◆ PROBLEM:
Copy exactly the block of lines between the one containing "Write part 2 of the build123d" and the one containing "silicone_grain = 0.0010", inclusive.

◇ ◇ ◇ ◇ ◇ ◇ ◇

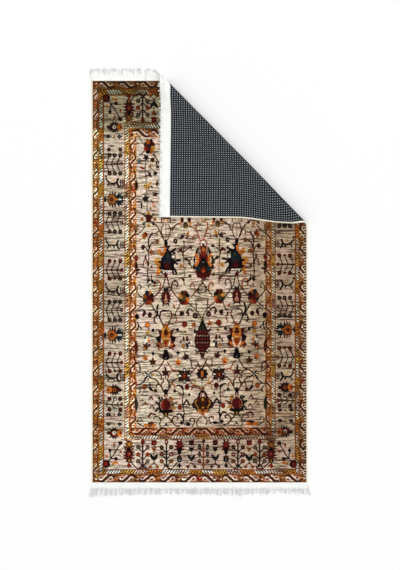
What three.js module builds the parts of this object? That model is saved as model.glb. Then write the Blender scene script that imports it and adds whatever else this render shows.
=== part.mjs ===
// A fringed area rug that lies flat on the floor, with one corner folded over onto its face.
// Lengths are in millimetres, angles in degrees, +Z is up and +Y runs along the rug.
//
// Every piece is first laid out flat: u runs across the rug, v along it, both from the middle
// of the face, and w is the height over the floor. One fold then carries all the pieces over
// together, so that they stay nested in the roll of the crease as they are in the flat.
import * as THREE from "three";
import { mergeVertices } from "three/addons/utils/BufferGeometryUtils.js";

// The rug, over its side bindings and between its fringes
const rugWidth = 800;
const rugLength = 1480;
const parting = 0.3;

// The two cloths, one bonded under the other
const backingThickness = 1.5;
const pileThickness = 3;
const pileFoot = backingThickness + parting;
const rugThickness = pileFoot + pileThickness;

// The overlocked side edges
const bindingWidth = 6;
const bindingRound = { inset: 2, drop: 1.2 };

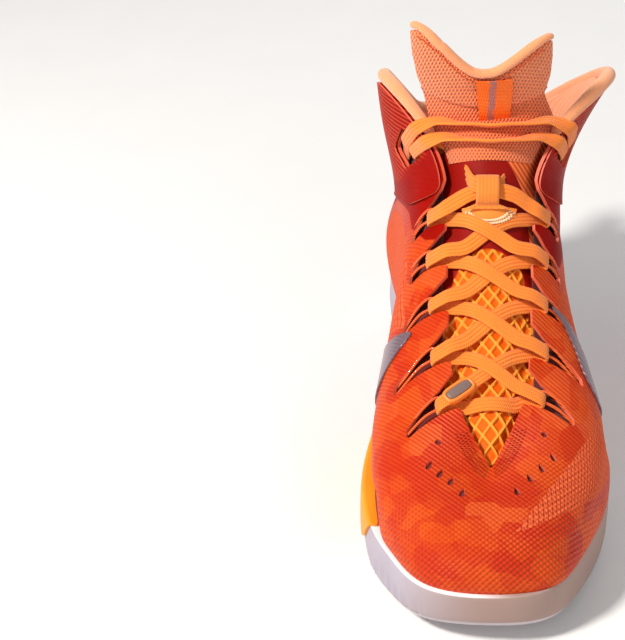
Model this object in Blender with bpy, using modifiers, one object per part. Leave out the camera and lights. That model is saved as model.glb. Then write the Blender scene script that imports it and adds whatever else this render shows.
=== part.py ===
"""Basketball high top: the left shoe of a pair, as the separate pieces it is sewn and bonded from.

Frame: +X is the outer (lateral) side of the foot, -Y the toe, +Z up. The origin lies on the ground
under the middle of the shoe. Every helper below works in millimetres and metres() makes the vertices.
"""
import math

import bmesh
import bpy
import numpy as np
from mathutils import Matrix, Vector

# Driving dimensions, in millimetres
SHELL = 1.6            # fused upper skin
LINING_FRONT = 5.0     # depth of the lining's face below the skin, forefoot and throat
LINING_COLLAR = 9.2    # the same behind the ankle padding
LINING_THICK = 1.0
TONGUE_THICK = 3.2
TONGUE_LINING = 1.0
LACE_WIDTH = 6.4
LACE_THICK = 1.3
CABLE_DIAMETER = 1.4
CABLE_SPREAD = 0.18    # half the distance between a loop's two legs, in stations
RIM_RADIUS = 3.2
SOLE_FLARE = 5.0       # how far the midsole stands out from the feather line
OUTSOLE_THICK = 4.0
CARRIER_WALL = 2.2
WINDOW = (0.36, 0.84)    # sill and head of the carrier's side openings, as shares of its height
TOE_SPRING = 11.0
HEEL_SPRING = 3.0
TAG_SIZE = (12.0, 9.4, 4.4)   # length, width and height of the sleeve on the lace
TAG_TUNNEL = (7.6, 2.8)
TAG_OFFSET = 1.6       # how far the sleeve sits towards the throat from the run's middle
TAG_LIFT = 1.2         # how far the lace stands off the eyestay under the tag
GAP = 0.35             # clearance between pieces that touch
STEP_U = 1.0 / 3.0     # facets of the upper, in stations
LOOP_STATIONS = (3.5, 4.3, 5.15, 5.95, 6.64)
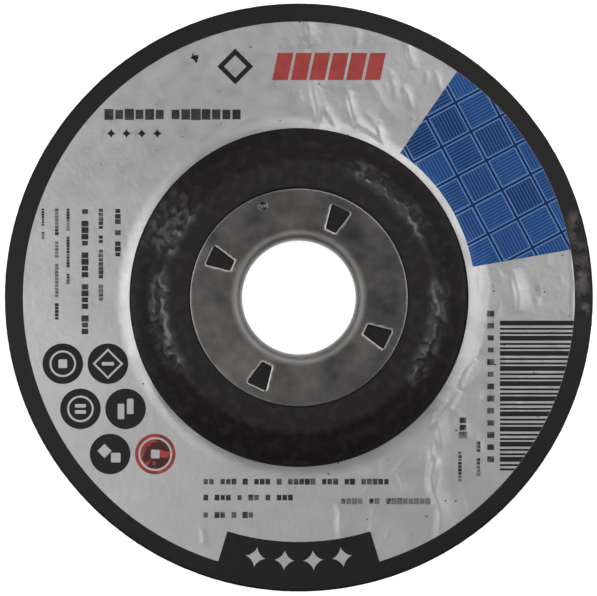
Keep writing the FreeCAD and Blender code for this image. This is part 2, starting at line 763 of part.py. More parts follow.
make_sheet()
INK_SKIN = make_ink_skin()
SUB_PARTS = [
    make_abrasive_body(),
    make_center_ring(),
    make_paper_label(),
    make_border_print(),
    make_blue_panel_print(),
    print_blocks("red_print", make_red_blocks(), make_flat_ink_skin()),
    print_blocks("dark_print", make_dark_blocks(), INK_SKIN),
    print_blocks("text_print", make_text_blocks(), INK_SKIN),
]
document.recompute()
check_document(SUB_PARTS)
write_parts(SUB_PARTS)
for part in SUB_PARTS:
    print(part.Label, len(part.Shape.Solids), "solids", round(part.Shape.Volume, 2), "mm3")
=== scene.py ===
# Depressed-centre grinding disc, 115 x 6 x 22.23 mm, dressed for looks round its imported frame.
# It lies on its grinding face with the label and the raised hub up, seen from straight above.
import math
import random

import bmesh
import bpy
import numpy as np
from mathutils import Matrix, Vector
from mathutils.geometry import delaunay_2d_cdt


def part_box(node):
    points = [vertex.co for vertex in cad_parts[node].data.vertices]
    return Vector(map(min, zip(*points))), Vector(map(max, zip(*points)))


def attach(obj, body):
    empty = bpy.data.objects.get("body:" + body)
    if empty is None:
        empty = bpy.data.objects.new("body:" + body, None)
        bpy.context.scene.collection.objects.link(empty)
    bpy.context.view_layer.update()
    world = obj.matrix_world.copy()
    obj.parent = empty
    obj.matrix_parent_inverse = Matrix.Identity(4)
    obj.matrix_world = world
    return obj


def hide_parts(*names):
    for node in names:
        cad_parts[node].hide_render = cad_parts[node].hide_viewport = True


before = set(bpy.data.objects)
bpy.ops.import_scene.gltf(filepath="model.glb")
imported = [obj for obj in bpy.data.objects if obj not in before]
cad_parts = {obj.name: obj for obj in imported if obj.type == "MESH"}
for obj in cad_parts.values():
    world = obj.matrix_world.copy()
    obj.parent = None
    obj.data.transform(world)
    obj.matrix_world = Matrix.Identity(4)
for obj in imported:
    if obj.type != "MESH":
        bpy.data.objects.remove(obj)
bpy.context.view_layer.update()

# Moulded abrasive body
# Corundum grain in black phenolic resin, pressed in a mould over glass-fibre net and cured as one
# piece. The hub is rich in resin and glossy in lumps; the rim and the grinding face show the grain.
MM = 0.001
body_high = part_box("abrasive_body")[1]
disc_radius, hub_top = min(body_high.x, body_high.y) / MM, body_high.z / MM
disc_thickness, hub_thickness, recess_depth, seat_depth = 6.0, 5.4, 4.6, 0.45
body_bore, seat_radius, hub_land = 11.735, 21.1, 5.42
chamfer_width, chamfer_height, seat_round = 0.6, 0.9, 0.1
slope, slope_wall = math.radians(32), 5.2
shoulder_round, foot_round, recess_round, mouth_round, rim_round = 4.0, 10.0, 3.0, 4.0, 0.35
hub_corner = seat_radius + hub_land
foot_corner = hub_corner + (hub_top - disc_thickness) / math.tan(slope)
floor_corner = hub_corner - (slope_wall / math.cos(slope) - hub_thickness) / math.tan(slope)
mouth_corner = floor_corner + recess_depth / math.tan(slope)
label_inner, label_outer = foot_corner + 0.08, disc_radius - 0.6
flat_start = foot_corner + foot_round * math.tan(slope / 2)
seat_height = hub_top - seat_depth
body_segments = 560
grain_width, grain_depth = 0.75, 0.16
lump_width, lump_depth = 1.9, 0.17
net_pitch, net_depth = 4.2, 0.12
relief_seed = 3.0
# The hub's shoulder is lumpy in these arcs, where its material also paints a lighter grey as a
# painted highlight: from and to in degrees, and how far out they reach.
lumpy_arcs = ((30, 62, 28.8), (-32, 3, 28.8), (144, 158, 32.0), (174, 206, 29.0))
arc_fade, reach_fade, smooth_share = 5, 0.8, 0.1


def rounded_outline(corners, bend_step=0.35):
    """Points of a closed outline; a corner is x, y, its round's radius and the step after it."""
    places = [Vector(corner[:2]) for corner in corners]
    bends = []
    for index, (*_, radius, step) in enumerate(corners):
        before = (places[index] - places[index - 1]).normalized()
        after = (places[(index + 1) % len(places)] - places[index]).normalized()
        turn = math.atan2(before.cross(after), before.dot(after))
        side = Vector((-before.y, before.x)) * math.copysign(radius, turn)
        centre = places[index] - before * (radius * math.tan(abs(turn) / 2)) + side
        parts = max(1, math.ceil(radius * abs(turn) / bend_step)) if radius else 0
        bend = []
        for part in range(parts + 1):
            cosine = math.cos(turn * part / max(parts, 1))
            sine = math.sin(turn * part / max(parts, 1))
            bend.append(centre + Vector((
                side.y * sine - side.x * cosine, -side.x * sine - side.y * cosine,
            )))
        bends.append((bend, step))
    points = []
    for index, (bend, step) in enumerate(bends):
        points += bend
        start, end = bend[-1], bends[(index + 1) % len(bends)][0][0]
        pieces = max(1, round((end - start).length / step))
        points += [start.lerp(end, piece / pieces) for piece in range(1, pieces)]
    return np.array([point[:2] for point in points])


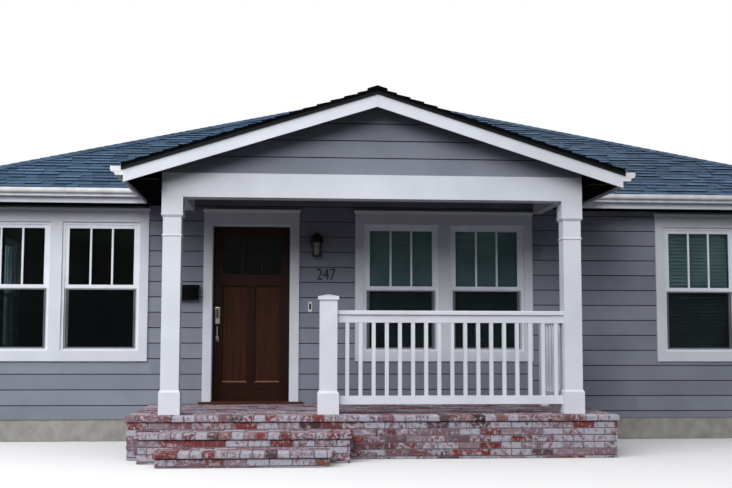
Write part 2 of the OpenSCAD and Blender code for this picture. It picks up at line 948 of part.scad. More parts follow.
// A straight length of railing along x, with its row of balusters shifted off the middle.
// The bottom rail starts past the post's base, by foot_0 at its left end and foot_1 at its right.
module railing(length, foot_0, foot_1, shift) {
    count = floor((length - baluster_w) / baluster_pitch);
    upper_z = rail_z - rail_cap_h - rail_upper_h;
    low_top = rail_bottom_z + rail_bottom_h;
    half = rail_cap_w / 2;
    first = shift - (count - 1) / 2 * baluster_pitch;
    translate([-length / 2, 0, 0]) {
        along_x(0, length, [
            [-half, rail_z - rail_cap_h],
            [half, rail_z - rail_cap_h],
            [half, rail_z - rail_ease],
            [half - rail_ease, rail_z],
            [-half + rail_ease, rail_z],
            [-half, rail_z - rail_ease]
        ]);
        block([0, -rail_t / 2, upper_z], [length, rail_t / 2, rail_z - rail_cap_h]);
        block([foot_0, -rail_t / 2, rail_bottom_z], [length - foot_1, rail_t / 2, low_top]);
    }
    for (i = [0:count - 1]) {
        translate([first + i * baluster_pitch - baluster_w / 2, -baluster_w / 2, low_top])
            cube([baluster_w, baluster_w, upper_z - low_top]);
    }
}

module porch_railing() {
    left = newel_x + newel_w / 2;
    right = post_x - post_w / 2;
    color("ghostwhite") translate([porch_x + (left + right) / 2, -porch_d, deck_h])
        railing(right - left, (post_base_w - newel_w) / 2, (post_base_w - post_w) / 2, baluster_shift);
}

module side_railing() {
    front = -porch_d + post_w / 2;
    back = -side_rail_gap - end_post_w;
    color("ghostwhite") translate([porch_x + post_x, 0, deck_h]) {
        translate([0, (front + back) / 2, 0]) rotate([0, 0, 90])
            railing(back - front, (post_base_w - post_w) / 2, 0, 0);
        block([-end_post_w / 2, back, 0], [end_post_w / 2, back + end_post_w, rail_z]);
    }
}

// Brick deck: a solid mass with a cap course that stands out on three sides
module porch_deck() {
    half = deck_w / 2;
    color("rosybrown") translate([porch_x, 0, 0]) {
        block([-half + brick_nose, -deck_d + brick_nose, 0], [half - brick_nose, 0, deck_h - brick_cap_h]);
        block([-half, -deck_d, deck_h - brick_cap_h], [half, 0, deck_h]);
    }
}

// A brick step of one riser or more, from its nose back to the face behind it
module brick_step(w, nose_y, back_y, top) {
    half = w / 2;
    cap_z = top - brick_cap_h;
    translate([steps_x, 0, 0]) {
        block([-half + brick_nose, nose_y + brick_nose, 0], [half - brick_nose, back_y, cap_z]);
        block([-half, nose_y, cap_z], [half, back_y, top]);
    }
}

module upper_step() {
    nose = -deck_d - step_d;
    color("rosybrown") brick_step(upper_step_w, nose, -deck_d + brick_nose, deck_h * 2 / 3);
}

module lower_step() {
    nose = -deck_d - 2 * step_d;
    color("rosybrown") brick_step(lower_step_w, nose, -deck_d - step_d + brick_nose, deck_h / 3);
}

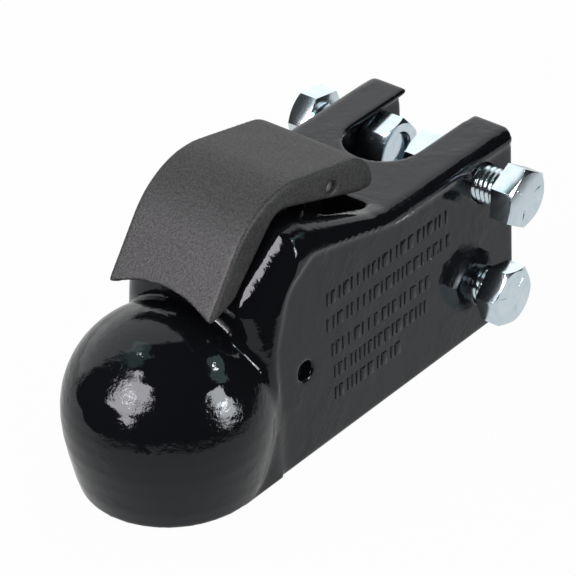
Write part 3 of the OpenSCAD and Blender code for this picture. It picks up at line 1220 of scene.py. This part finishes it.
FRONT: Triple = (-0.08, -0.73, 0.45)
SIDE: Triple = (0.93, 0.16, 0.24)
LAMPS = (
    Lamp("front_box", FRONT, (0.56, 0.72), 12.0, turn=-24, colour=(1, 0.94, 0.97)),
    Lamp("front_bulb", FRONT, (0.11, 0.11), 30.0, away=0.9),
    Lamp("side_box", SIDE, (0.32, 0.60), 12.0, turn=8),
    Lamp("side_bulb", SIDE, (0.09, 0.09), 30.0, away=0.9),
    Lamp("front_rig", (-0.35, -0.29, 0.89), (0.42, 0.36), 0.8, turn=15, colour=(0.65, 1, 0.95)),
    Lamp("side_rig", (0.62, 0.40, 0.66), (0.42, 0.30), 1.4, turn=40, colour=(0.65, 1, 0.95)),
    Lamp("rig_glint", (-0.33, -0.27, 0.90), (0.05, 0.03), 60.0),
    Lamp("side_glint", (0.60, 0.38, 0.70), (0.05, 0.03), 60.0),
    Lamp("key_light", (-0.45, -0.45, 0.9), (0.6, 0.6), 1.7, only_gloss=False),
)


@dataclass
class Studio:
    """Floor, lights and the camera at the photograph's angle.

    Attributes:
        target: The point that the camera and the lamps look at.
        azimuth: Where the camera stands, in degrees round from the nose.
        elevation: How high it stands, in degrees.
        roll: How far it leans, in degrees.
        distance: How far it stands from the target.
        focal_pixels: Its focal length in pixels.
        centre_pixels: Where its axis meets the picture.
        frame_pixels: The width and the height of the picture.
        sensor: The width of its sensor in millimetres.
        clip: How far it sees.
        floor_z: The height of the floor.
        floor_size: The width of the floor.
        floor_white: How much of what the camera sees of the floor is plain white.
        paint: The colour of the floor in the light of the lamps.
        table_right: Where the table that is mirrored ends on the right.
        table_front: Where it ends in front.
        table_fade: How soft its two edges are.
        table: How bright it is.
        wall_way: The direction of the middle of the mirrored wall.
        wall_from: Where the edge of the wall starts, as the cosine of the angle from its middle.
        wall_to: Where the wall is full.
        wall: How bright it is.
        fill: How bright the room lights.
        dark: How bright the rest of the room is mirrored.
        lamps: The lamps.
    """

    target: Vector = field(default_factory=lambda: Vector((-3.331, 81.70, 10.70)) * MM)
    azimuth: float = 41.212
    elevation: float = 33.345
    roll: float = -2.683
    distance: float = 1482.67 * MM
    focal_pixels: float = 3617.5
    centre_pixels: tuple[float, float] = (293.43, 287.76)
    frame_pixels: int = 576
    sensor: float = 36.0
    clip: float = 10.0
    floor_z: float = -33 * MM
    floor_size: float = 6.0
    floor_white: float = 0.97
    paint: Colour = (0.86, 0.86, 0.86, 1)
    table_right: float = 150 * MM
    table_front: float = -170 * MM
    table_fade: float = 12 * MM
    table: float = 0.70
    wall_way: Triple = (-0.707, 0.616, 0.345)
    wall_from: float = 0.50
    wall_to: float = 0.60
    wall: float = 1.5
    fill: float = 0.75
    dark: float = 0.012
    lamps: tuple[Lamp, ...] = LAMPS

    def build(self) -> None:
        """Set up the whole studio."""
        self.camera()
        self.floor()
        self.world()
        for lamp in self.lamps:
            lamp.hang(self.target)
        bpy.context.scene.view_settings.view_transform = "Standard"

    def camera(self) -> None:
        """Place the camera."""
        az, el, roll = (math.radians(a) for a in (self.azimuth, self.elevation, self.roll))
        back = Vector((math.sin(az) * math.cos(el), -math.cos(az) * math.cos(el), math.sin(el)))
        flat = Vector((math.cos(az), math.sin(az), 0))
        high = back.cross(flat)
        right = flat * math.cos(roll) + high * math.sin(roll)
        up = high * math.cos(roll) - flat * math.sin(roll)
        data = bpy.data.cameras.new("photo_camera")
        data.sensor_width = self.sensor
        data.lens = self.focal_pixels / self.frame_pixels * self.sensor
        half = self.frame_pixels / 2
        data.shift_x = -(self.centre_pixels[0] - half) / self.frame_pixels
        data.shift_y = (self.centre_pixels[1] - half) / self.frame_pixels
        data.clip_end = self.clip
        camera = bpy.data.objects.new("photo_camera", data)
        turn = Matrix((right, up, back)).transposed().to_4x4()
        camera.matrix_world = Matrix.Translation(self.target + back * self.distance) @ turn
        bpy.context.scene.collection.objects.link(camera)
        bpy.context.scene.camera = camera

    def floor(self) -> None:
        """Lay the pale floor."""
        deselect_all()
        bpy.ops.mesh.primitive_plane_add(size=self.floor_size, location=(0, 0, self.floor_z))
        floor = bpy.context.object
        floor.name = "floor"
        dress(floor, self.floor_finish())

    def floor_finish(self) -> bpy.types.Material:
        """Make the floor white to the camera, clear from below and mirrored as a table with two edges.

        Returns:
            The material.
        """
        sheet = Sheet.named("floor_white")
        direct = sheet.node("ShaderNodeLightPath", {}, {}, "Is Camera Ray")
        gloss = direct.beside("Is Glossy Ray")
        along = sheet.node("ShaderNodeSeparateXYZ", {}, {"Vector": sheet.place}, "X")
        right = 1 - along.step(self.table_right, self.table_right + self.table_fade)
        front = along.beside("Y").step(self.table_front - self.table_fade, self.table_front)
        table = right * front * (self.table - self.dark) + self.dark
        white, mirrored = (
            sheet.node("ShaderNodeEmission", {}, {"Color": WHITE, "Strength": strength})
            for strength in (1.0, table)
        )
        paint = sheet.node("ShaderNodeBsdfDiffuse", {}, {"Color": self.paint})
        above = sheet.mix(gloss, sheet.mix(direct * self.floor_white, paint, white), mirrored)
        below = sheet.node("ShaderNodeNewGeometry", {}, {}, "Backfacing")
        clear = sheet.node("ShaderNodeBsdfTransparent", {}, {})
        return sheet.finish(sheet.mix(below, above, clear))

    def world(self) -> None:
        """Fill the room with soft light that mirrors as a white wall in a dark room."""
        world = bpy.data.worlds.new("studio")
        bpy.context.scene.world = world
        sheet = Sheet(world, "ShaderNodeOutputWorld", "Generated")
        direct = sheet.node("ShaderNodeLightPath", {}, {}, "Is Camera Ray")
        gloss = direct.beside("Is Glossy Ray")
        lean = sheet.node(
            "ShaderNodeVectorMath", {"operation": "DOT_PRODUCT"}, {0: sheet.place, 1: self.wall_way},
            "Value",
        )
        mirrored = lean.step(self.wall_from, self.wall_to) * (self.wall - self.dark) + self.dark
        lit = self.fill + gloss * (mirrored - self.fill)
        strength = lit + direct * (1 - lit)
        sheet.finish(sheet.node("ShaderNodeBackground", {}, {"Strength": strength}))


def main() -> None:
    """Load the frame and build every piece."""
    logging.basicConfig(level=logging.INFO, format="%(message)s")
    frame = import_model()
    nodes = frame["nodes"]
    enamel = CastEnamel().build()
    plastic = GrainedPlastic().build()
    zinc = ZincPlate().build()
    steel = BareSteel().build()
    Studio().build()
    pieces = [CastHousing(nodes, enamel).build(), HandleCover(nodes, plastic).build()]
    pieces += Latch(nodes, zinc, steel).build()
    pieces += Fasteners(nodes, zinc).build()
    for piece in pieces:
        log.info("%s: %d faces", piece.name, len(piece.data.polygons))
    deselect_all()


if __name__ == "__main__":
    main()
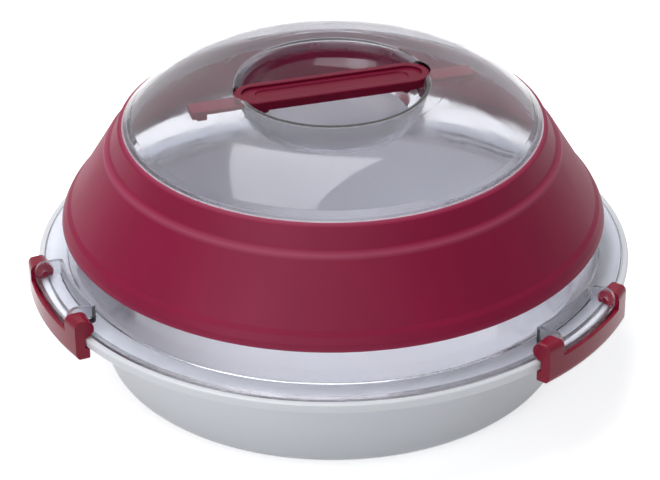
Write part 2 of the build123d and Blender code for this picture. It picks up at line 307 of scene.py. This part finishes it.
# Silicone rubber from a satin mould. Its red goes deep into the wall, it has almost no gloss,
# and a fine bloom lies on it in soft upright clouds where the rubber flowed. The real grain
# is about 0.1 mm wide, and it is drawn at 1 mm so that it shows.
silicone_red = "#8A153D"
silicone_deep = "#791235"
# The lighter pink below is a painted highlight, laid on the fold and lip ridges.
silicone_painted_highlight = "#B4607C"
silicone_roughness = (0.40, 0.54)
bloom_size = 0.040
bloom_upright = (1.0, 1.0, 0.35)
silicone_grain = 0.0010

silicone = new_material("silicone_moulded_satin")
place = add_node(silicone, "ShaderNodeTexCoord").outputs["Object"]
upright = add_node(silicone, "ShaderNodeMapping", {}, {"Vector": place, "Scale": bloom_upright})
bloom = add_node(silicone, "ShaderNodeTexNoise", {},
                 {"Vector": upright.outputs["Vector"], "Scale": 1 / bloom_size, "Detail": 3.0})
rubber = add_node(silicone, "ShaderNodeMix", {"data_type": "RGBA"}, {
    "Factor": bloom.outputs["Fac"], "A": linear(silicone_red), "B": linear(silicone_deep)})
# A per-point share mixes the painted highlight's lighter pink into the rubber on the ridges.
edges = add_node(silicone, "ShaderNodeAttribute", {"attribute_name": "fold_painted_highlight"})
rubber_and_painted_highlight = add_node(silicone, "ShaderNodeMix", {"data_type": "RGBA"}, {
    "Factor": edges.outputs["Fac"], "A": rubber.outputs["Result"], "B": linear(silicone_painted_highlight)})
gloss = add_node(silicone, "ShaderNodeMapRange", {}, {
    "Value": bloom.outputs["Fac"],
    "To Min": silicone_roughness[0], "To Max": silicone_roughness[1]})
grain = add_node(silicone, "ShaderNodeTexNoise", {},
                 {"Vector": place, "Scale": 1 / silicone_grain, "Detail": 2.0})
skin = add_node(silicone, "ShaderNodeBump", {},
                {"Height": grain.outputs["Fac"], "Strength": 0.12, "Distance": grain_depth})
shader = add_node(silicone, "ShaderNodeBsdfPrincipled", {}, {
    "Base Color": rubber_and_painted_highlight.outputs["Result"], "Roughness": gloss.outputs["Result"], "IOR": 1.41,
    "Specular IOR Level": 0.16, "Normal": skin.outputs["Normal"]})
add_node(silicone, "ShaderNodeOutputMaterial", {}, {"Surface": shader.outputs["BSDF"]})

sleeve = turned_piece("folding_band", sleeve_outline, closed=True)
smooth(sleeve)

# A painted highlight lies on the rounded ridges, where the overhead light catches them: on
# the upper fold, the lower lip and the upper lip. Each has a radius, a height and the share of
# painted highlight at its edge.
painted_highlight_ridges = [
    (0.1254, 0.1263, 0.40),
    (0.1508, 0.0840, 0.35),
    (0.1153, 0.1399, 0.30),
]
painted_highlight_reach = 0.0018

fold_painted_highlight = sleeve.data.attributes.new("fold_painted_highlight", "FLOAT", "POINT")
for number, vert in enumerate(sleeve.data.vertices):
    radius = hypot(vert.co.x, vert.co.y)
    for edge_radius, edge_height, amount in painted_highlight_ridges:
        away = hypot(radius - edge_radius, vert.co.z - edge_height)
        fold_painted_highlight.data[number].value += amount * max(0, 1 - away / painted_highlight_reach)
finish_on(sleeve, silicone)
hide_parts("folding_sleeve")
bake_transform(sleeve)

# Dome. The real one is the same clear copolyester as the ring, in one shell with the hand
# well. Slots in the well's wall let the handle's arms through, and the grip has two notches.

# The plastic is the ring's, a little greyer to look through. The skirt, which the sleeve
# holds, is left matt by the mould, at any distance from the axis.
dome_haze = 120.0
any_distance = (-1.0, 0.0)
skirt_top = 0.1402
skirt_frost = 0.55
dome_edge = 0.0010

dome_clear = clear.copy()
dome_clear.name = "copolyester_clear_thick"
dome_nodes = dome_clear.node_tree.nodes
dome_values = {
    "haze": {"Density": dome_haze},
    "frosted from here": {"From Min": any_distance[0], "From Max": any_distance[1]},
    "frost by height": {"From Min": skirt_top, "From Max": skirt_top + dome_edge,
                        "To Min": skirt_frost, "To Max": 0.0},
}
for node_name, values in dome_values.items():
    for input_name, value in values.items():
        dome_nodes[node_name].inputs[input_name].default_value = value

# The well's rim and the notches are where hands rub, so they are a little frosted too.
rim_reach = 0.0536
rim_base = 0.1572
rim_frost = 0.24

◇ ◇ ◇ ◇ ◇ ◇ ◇

◆ SOLVED PROBLEM:
Write part 2 of the build123d and Blender code for this picture. It picks up at line 307 of scene.py. This part finishes it.
# Silicone rubber from a satin mould. Its red goes deep into the wall, it has almost no gloss,
# and a fine bloom lies on it in soft upright clouds where the rubber flowed. The real grain
# is about 0.1 mm wide, and it is drawn at 1 mm so that it shows.
silicone_red = "#8A153D"
silicone_deep = "#791235"
# The lighter pink below is a painted highlight, laid on the fold and lip ridges.
silicone_painted_highlight = "#B4607C"
silicone_roughness = (0.40, 0.54)
bloom_size = 0.040
bloom_upright = (1.0, 1.0, 0.35)
silicone_grain = 0.0010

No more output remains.